An Introduction covers the top ten considerations for deciding what to plant in a particular spot: soil composition and pH, light, moisture, zones (check ratings but also consider 'microclimates'), wind exposure, elevation, available space, area use, and evolution. A section on basic techniques explains how to get new plants off to a good start. The majority of the guide (11 chapters) covers common landscaping challenges and recommendations for those situations ... 'Around the House' (downspouts, foundations, windows etc.); 'Getting There' (paths and patios); 'Nasty Necessities' (garages and utilities); 'A Private Paradise' (screens); 'Marking Your Territory' (hedges and fences); 'On the Small and Narrow'; 'Wide-open Spaces'; 'Specifically Speaking' (e.g., slopes or shady areas); 'Art in the Garden'; 'Sharing the Garden' (with neighbours, kids, wildlife); and 'A Little Architecture'.
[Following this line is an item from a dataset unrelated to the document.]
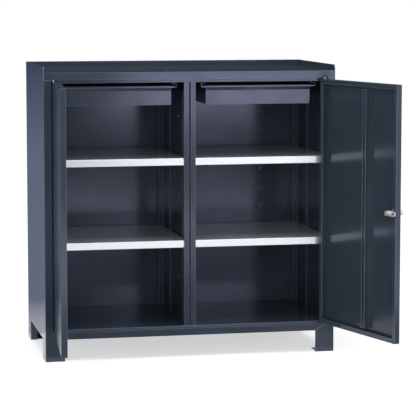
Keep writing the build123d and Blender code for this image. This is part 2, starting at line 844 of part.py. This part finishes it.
with BuildPart() as lock_cam_bush:
    with BuildSketch(lock_plane(cam_back)):
        Circle(cam_bush_r)
        Circle(cam_stud_r + cam_fit, mode=Mode.SUBTRACT)
    extrude(amount=cam_bush)
lock_cam_bush.part.label = "lock_cam_bush"
export_step(lock_cam_bush.part, "parts/lock_cam_bush.step")

with BuildPart() as lock_cam_nut:
    with BuildSketch(lock_plane(nut_front)):
        RegularPolygon(cam_nut_af / 2, 6, major_radius=False)
        Circle(cam_stud_r + cam_fit, mode=Mode.SUBTRACT)
    extrude(amount=cam_nut)
lock_cam_nut.part.label = "lock_cam_nut"
export_step(lock_cam_nut.part, "parts/lock_cam_nut.step")
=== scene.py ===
import json
import math

import bmesh
import bpy
from mathutils import Matrix, Vector


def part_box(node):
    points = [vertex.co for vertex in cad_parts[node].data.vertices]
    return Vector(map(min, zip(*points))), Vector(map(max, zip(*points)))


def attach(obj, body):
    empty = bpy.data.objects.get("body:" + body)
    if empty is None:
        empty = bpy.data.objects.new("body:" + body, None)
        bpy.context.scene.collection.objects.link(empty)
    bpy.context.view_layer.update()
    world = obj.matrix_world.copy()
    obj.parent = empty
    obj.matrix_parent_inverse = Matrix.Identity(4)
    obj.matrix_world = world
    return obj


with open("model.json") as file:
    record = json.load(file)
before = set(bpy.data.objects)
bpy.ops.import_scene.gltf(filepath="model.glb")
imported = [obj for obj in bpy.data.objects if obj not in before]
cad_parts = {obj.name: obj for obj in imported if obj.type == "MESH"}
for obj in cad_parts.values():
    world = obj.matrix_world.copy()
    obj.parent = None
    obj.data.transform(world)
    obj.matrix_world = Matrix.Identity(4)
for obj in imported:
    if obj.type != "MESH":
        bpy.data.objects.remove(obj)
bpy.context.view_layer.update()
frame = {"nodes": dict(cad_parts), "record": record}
scene = bpy.context.scene
nodes = frame["nodes"]

MM = 0.001
WHITE = (1.0, 1.0, 1.0)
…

These chapters explain the challenges of each area, and then address a set of specific related questions (highlit via color and font for easy reference) - e.g. what to plant in a sunny area that's kept moist by downspouts, how to screen from a school field, what to do in a 'No Plant's Land', how to complement a boulder with greenery, or to soften the look of a play structure. Specific plants are recommended, with color pictures that make it easy to make a choice. Detail is provided on blooming seasons, height and width, weather tolerances, and sun and soil preferences (though I would have also found zone ranges useful for individual plants). I recognized many pictures and names of what I have planted recently or in the past, and was inspired with useful ideas for tricky spots, and for a planned rock garden.

What Grows Here? Volume 1: Locations is an excellent and practical reference for small or large scale landscaping, and I expect to make good use of it this summer.